After finishing “The Diary of Anne Frank,” I continued to struggle over the issue of church-sponsored anti-semitism, especially given the antipathy shown towards “the Jews” in many traditionalist circles. You can see it expressed more openly in the SSPX side of things, but it’s definitely there among the FSSP and “mainstream” conservative elements, that Ecclesia rules and Synagoga drools, for lack of a more sophisticated way of phrasing.

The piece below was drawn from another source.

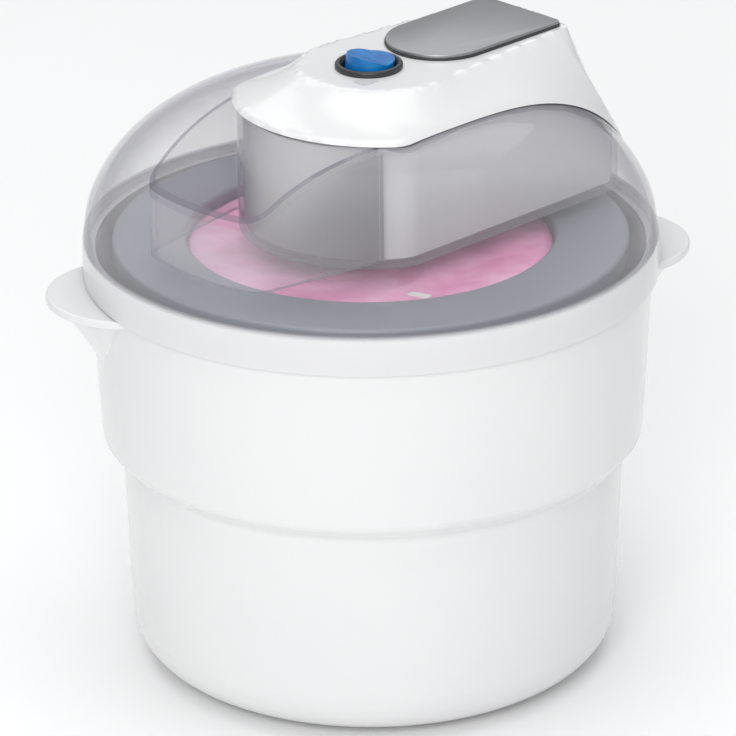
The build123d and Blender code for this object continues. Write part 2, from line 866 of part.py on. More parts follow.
def motor_can():
    low, high = motor_plate_top, can_top
    ears = block(
        (motor_axis - ear_radius, motor_axis + ear_radius), (-ear_reach, ear_reach), (low, low + can_wall))
    for x, y in ear_places():
        ears += post(x, y, ear_radius, low, low + can_wall)
        ears -= post(x, y, screw_radius, low - 1, low + can_wall + 1)
    can = post(motor_axis, 0, can_radius, low, high) + ears
    can -= post(motor_axis, 0, can_radius - can_wall, low - 1, high - can_wall)
    return can - post(motor_axis, 0, motor_bush_radius, high - 2, high + 1)


def motor_bush():
    seat = can_top - can_wall
    bush = band(axle_radius + bearing_gap, motor_bush_radius, seat, can_top)
    bush += band(axle_radius + bearing_gap, 1.5 * motor_bush_radius, seat - 2 * can_wall, seat)
    return Pos(motor_axis, 0, 0) * bush


def motor_screws():
    screws = []
    for x, y in ear_places():
        low = motor_plate_top + can_wall
        head = post(x, y, screw_head_radius - 0.4, low, low + screw_head_height)
        screws.append(head + post(x, y, screw_radius, motor_plate_bottom - 1.5, low))
    return group(screws)


def bobbin_ends():
    """Lowest and highest level of the coil's bobbin."""
    return motor_plate_top + bobbin_lift, can_top - bobbin_headroom


def coil_bobbin():
    low, high = bobbin_ends()
    inner = coil_inner_radius - bobbin_wall
    bobbin = band(inner, coil_inner_radius, low, high)
    for flange_low in (low, high - bobbin_flange):
        bobbin += band(inner, coil_outer_radius + running_gap, flange_low, flange_low + bobbin_flange)
    return Pos(motor_axis, 0, 0) * bobbin


def motor_coil():
    low, high = bobbin_ends()
    return Pos(motor_axis, 0, 0) * band(
        coil_inner_radius, coil_outer_radius, low + bobbin_flange, high - bobbin_flange)


def pole_claws():
    """Two crowns of claws that reach past each other round the rotor."""
    inner = rotor_radius + claw_air_gap
    outer = inner + claw_thickness
    low = motor_plate_top + running_gap
    high = can_top - can_wall - claw_headroom
    half = claw_width / 2
    crowns = []
    for ring_low, turn in ((low, 0.0), (high - claw_thickness, 180.0 / claw_count)):
        crown = band(inner, outer + claw_reach, ring_low, ring_low + claw_thickness)
        claw_low = low if turn == 0 else low + claw_end_gap
        claw_high = high - claw_end_gap if turn == 0 else high
        for k in range(claw_count):
            claw = block((inner, outer), (-half, half), (claw_low, claw_high))
            crown += Rot(0, 0, turn + k * 360.0 / claw_count) * claw
        crowns.append(Pos(motor_axis, 0, 0) * crown)
    return group(crowns)


def rotor_magnet():
    low, high = motor_plate_top + rotor_lift, can_top - rotor_headroom
    return Pos(motor_axis, 0, 0) * band(axle_radius, rotor_radius, low, high)


def rotor_shaft():
    return post(motor_axis, 0, axle_radius, upper_gear_bottom - 1.0, can_top)


def rotor_pinion():
    pinion = gear(pinion_teeth, 0.0, upper_gear_bottom, upper_gear_bottom + wheel_width + 0.8)
    pinion -= band(0, axle_radius, upper_gear_bottom - 1, upper_gear_bottom + wheel_width + 2)
    return Pos(motor_axis, 0, 0) * pinion


def terminal_block():
    """Two-way connector between the lead, the switch and the coil."""
    low = gear_base_bottom
    front = plate_back_end + screw_head_radius
    half = terminal_block_width
    body = block((front, front + half), (-half, half), (low, low + half))
    for y in (-half / 2, half / 2):
        body -= post(front + half / 2, y, screw_radius + running_gap, low + half / 2, low + half + 1)
    return body


lid_frame_nodes = {
    "lid_dome": lid_dome,
    "motor_well": motor_well,
    "chute_wall": chute_wall,
    "top_cover": top_cover,
    "lower_housing": lower_housing,
    "housing_screws": housing_screws,
    "cord_bush": cord_bush,
    "plate_underlay": plate_underlay,
    "decor_plate": decor_plate,
    "switch_body": switch_body,
    "switch_terminals": switch_terminals,
    "switch_rocker": switch_rocker,
    "output_gear": output_gear,
    "idler_gear": idler_gear,
    "idler_axle": idler_axle,
    "gear_base": gear_base,
    "gear_spacers": gear_spacers,
    "motor_plate": motor_plate,
    "gearbox_screws": gearbox_screws,
    "motor_can": motor_can,
    "motor_bush": motor_bush,
    "motor_screws": motor_screws,
    "coil_bobbin": coil_bobbin,
    "motor_coil": motor_coil,
    "pole_claws": pole_claws,
    "rotor_magnet": rotor_magnet,
    "rotor_shaft": rotor_shaft,
    "rotor_pinion": rotor_pinion,
    "terminal_block": terminal_block,
}

machine_frame_nodes = {
    "outer_container": outer_container,
    "bowl_outer_shell": bowl_outer_shell,
    "fill_plug": fill_plug,
    "bowl_inner_pot": bowl_inner_pot,
    "bowl_gasket": bowl_gasket,
    "bowl_top_ring": bowl_top_ring,
    "coolant_gel": coolant_gel,
    "shaft_bush": shaft_bush,
}

stirrer_nodes = {
    "drive_shaft": drive_shaft,
    "paddle": paddle,
}

os.makedirs("parts", exist_ok=True)
for node, make in lid_frame_nodes.items():
    export_step(in_lid_frame(make()), f"parts/{node}.step")
for node, make in machine_frame_nodes.items():
    export_step(make(), f"parts/{node}.step")
for node, make in stirrer_nodes.items():
    # A whole number of sixths of a turn keeps the shaft's hexagon in line with its socket.
    export_step(in_lid_frame(Rot(0, 0, paddle_turn) * make()), f"parts/{node}.step")
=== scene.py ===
import bmesh
import bpy
import json
import math
import numpy as np
from mathutils import Matrix, Vector, noise
from mathutils.geometry import delaunay_2d_cdt


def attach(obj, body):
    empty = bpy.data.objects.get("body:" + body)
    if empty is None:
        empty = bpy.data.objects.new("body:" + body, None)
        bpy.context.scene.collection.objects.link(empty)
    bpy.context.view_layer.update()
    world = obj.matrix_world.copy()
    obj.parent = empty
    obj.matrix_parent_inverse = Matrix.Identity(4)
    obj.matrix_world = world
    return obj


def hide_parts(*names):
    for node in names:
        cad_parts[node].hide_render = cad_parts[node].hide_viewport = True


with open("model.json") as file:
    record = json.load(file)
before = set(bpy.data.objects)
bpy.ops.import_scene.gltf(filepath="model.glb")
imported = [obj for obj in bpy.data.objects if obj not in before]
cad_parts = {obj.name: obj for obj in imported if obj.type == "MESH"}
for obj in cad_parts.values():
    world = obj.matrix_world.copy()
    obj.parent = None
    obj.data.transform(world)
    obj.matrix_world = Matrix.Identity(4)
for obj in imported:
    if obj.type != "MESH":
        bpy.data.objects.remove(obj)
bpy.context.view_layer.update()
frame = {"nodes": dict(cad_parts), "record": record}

nodes = frame["nodes"]
lidTurn = math.radians(30)  # the motor unit points this way from +X
mm = 0.001


# ---- shader values that can be used in plain sums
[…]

For most of my sojourn at St F, I told myself that there were crazy people in all subcultures and that I could just keep what was valuable and ignore the rest, but I eventually realized that I couldn’t do that. The same people who were against “the Jews” tended to be against “the blacks” as well, at least in the sense of not viewing either group as having legitimate grievances. Maybe I always realized that if given a choice between sticking with John Chrysostom and the “splendor of Truth” and having solidarity with Anne Frank and the other victims of the Holocaust that the latter would always win out. I cannot worship, fear, or respect any deity that would throw a child like Anne Frank and millions of other into eternal perdition just because she happened to be of the wrong ethnicity or religion. If believing this sends me to Hell, so be it; I would rather stand with Anne Frank for a billion years in Hell than spend one day in the sight of a god who delights in such capricious suffering.